先来看看词发分析器。例如语句,1024+ 78*pi,一个简单的表达式,
词发分析就是要得出上面的语句由这些Token组成,1024, + , 78, * ,pi。Token可以是运算符,可以是数字,也可以是字符串。在处理原来的字符串时,遇到第一个字符'1',把它放入一个buf里面,然后遇到0,仍然是合法的数字,放入buf里面,直到遇到'+',这时就可以把buf返回,得到1024这一个token。然后从刚才的位置继续,'+‘,直接返回这个Token,可以把其作为运算符一类,也可以是运算符细分之后的‘+’一类。后面遇到空格,跳过。后面的类似处理。
首先是Token,这里用到了TokenType,type用整数表示,本来是想用enum class TokenType的,但是在继承的时候遇到了问题。虽然这个enum class定义很像class,但是不支持继承。那么我想添加type的时候,就不是很方便。

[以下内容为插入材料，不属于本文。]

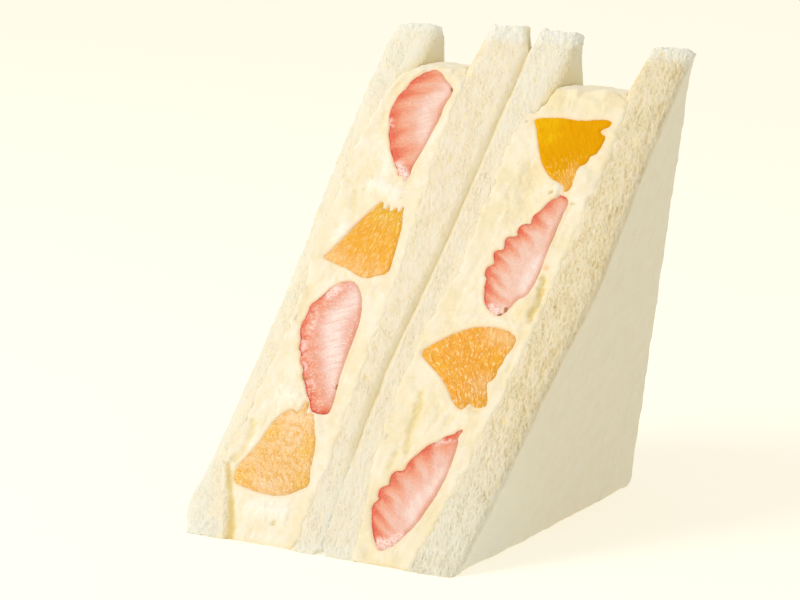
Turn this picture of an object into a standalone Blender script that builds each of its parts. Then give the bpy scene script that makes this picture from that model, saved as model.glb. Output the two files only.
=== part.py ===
"""A custard fruit sandwich, in metres: two crustless triangular halves that stand pressed side by side.

Each half is two slices of trimmed white bread with a layer of custard cream between them. It was cut corner to
corner, and stands on one trimmed side, so that the cut face slants up from the foot at the front to the top at
the back. Two strawberry halves and two peach wedges show in each cut face, let into the cream. Y runs to the
back, Z up, and the origin is under the middle of the sandwich.
"""

import math

import bmesh
import bpy
import numpy as np
from mathutils import Vector

MM = 0.001

# The halves, in millimetres: each trimmed side of a half, how much shorter each slice was trimmed, and how far
# the bread's corners and edges are rounded
LEG = 102.6
TRIMMED = {"bread_1": 1.6, "bread_2": 0.0, "bread_3": 0.0, "bread_4": 0.7}
BREAD_ROUNDING = 1.5
BREAD_EDGE = 1.2

# The thin foot of the cut is worn off a little further on the left half than on the right
FOOT_ROUNDING = {
    "bread_1": 1.4, "bread_2": 1.2, "bread_3": 0.8, "bread_4": 1.0, "cream_left": 1.4, "cream_right": 0.8
}
SLANT = LEG * math.sqrt(2)

# What brings the middle of the rounded sandwich over the origin
TO_MIDDLE = (0.081, -0.34, 0)

# Touching pieces stand this far apart, and the cream ends this far short of the trimmed sides
GAP = 0.3
CREAM_SHORT = 0.5
CREAM_ROUNDING = 3.0

# The net of cuts that lets a flat layer bend, and how near its points may come to each other
NET = LEG / 18
NET_MERGE = 0.5

# How far to the right of the middle each face of a slice lies, in millimetres. The first numbers follow the cut
# face up from its foot: the foot, the four rows of fruit that press the bread thin, and the top. The last is at
# the crust corner, low at the back, where the halves are thinnest.
ROWS = (0, 16, 50, 78, 113, SLANT)
FACES = {
    "bread_1": (
        (-32.5, -33.1, -33.3, -34.5, -36.6, -36.6, -29.5),
        (-23.2, -28.3, -28.0, -30.2, -31.4, -26.4, -18.4),
    ),
    "bread_2": (
        (-6.5, -6.9, -9.0, -10.6, -14.2, -13.6, -13.2),
        (0.3, -1.6, -3.8, -2.9, -3.2, -5.0, -2.2),
    ),
    "bread_3": (
        (0.7, -1.2, -3.4, -2.5, -2.8, -1.6, -1.8),
        (10.0, 6.2, 2.9, 4.9, 4.2, 9.0, 9.4),
    ),
    "bread_4": (
        (20.0, 22.4, 25.0, 26.0, 26.2, 27.3, 16.4),
        (31.5, 32.7, 34.6, 36.5, 35.9, 36.5, 27.7),
    ),
}

# Each cream: the slices it joins, and how high up it stands between them
CREAMS = {
    "cream_left": ("bread_1", "bread_2", 92.0),
    "cream_right": ("bread_3", "bread_4", 90.5),
}

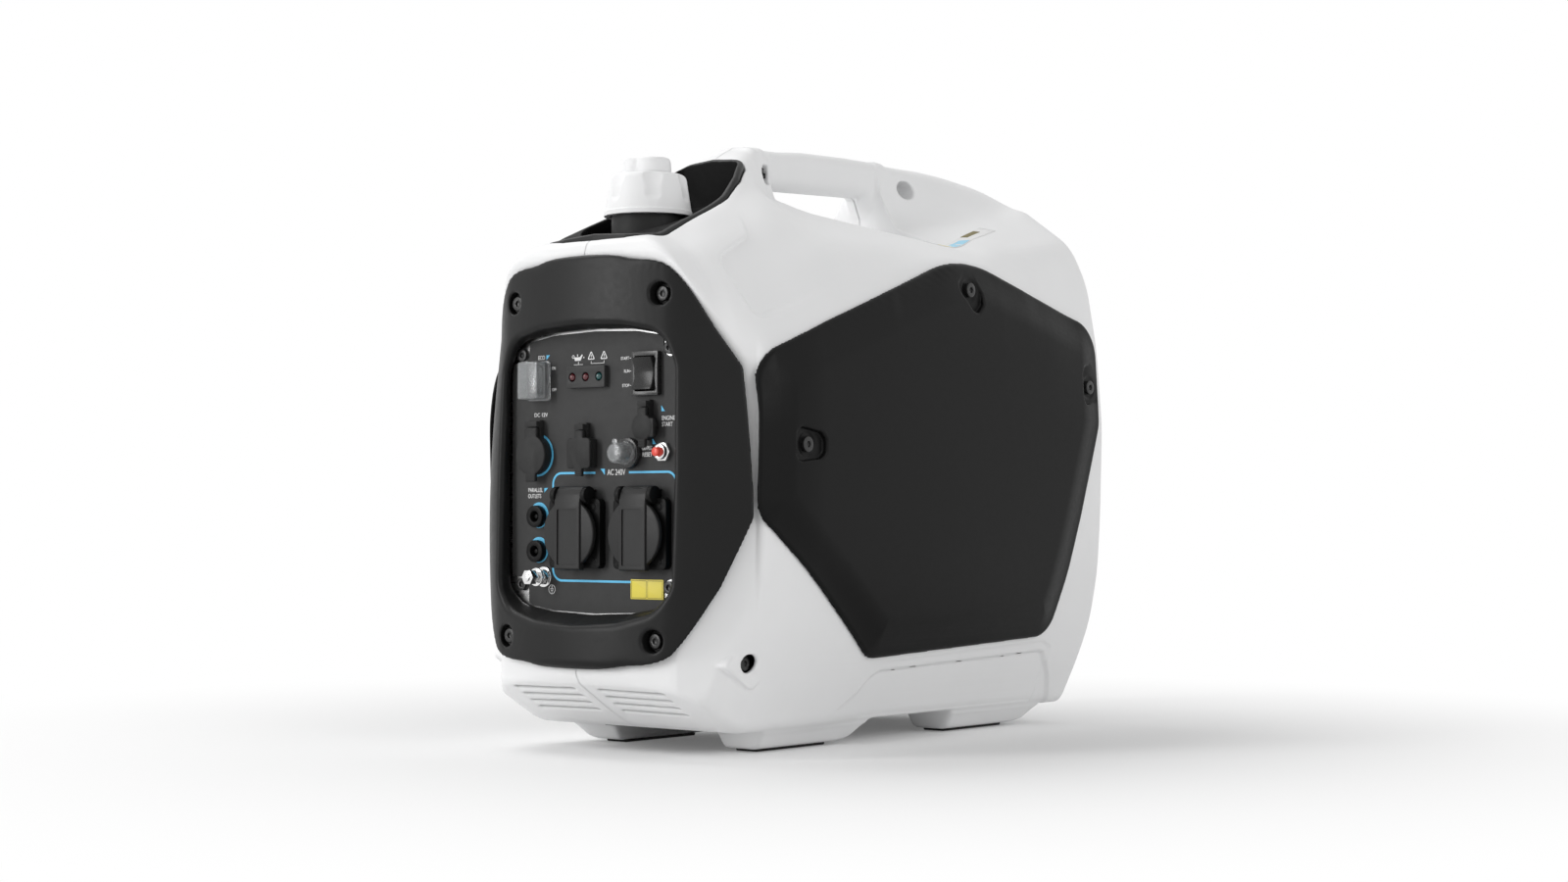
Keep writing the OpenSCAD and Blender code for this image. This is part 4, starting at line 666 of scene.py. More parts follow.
def vent_knob():
    """Three-lobed knob, its lobes rounded over."""
    g = Space((-24, -24, -11), (24, 24, 14), 0.5)
    rad = g.bore(2, (0, 0), 0)
    plan = rad - 12.0
    for i in range(3):
        a = math.radians(-21 + 120 * i)
        plan = smooth_min(plan, g.bore(2, (6.8 * math.cos(a), 6.8 * math.sin(a)), 13.4), 1.5)
    plan = plan + 0.05 * (g.z - 2)
    solid = smooth_max(smooth_max(plan, g.z - 11.5, 2.4), 0.3 - g.z, 1.2)
    dimple = np.sqrt(g.x**2 + g.y**2 + (g.z - 24.5)**2) - 13.6
    solid = without(solid, 1.2, dimple)
    return g, smooth_min(solid, common(rad - 3.95, -9.2 - g.z, g.z - 4), 0.6)


# ---------------------------------------------------------------- mouldings


def points_of(obj):
    """Its points, in metres."""
    co = np.empty(len(obj.data.vertices) * 3, np.float32)
    obj.data.vertices.foreach_get("co", co)
    return co.reshape(-1, 3)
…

然后就有了下面的一个类来定义TokenType。
class TokenType { public: TokenType():_EOF(0),TEXT(1),NUMBER(2),name({"EOF","TEXT","NUMBER"}){ } string Name(int t) { return name.at(t); } public: const int _EOF; const int TEXT; const int NUMBER; vector<string> name;// = {"EOF","TEXT"}; }TokenType; class Token { public: Token(){} Token(int tp, string tx) { type = tp; text = tx; } int Type() const { return type; } string Text() const { return text; } friend ostream& operator << (ostream& out,const Token& token){ out << "<" << TokenType.Name(token.Type()) << "," << token.Text() << ">" << endl; } protected: int type; string text; };
/*! \brief consume the current char, and get the next char * if it is the end of input, set c as EOF */ void consume(){ p++; if (p >= text.length()) c = _eof; else c = text[p]; } /*! \brief match the current char to target char * * @param x */ void match(char x){ if(c==x) consume(); else LexerError err(x,c,p); } /*! \brief get token from the text, * here only support text word and digital number, * integer, float or scientific number * @return the next token */ Token NextToken(){ while(c!=_eof){ if(isWS()) WS(); else if(isLETTER()) return TEXT(); else if(isDIGIT()) return NUMBER(); else LexerError err(c,p); } return _EOF(); } bool isWS(){ return (c==' ' || c=='\t' || c=='\r'); } bool isLETTER(){ return ((c >= 'a' && c <= 'z') || (c >= 'A' && c <= 'Z')); } bool isDIGIT(){ return (c >= '0' && c <= '9'); } /*! \brief Get all the following digits as an integer * * @return return the integer in the string format */ string Digit() { string buf; do { buf.push_back(c); consume(); } while (isDIGIT()); return buf; } /*! \brief Skip all whitespace * */ void WS(){ while(isWS()) consume(); } Token _EOF(){ return Token(TokenType._EOF,toString(_eof)); } /*! \brief Get all the following letter into a text word * * @return return the word as a TEXT token */ Token TEXT() { string buf; do { buf.push_back(c); consume(); } while (isLETTER()); return Token(TokenType.TEXT, buf); } /*! \brief Get the number, whether it is a integer, or a float, * or even in scientific format * * @return */ Token NUMBER() { string buf = Digit(); if (c == '.') buf += Digit(); if (c == 'e' || c == 'E') { consume(); buf.push_back(c); if (c == '+' || c == '-') { consume(); buf.push_back(c); buf += Digit(); } } return Token(TokenType.NUMBER, buf); }
可以看看收集NUMBER的过程,如果使用正则表达式,对应的模式为 (\d)+([.](\d)+)?([e|E][-|+]?(\d)+)?。或许正则表达式的过程就是上面的过程。